The country was looking for direct action. The country was looking for Jennifer Latheef. She was one of the very first to start the vigilance for the detainees and political prisoners held by the NSS. Jennifer was last seen standing beautifully and peacefully in front of the NSS on the 13 August 2004, as the government broke up the pro-democracy demonstration with brutal baton charges and tear gas. She was arrested shortly afterwards.
Since Jennifer's detention, reports coming from Dhoonidhoo interrogation centre have been heart-breaking. On 25 th August 2004, Jenny's family requested the NSS to facilitate a meeting with her. On 31 st August the police denied the request. Again, on 2 nd September 2004, Jenny's brother requested to meet her. The request was denied. On the 8 th September her mother requested the police to facilitate a meeting with her daughter. She was again denied. On 12 th September 2004 Jennifer's mother telephoned the police to enquire about her request for access to her daughter. Police informed her that access could only be granted after the request is scrutinized by a committee. On 16 th September 2004, Police informed her brother he had been granted access to detainee on 17 September 2004.

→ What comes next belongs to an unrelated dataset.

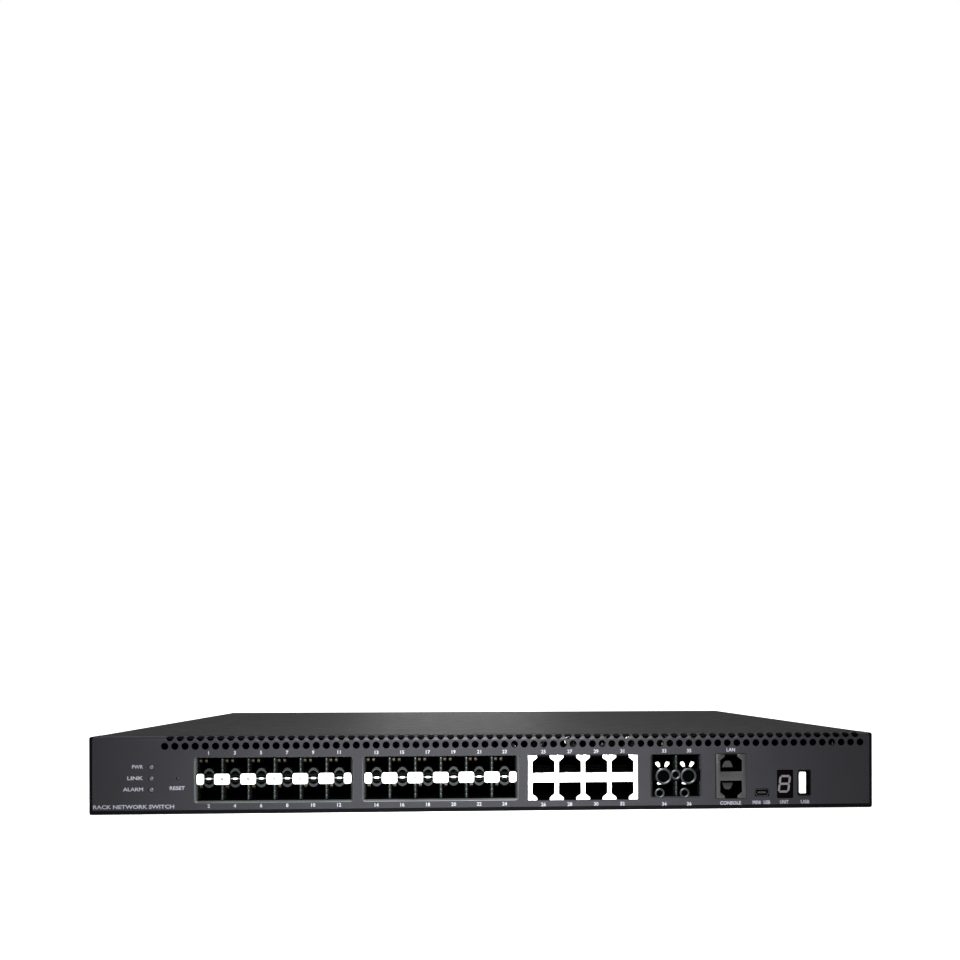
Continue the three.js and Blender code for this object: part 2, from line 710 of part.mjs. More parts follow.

During this first meeting, Jenny told her brother that the police kicked her back numerous times during detention whilst she was blindfolded.
The MDP is extremely concerned for the safety of Jennifer Latheef and is disgusted by her reported treatment whilst in detention. The MDP calls upon the Government of the Maldives for the immediate release of Jenny and all other political prisoners still held in incarceration.